Another source is what’s called “folk theology,” meaning, ideas that get passed around in Christian circles—charismatics and Pentecostals are particularly good at this—but which have no real biblical theological basis. The Holy Spirit is a particular victim of folk theology, since he is perceived to be the mysterious one of the Trinity, who might do anything at any time. A folk theology therefore builds up around the things he does: how he does them, what signs to look out for, what techniques to use to invoke him moving, and so on (largely because Scripture is silent on practical outworkings, so folk theology steps into the gap). Is it all bad (or harmful)? No.
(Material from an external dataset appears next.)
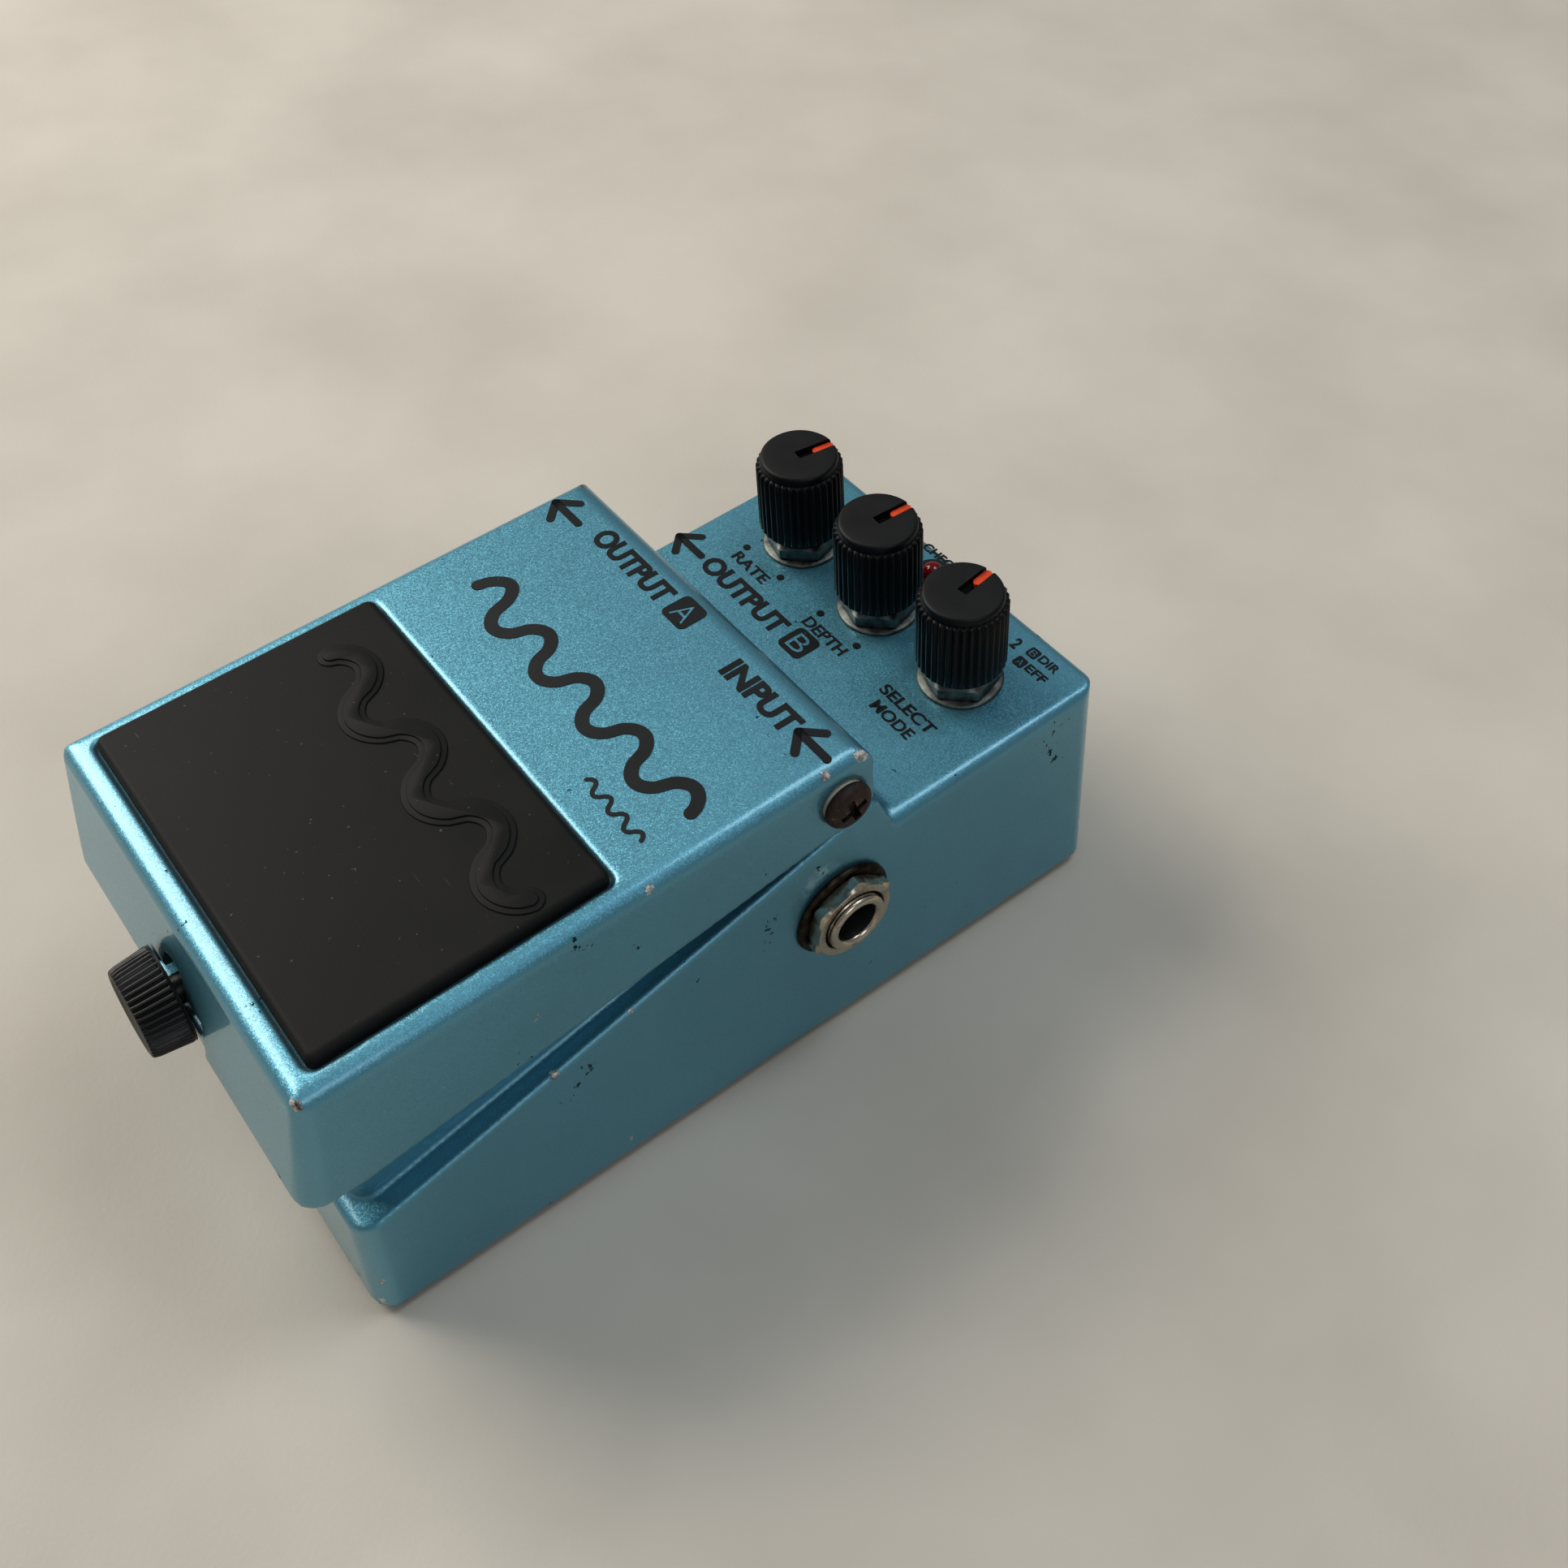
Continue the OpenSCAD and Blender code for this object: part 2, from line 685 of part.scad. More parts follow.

But we should be aware when that’s what it is. 

7.           Leave Room For the Bible’s Humanity

No serious scholar thinks that the Bible was in any meaningful sense divinely “dictated.” It could have been, but it wasn’t. That’s not a weakness, it’s by divine design. The humanity in the text is supposed to be there, so we should not shortchange it. Here’s the thing, though: God did not assume the role of Editor-in-chief to veto anything that he couldn’t put hand on heart and endorse. So when we see certain things happening, especially in the Old Testament, pre-Jesus, we’re allowed to say, “These people are getting God wrong in some of the things they’re saying and doing.” Don’t suppress or take a blue pencil to the humanity in the Bible. You’re allowed to call things out and argue with the text—preferably in community. It’s not all designed to be “God’s instruction manual.” I blame the ambiguity in that term, "The Word of God,” for the assumption that it is.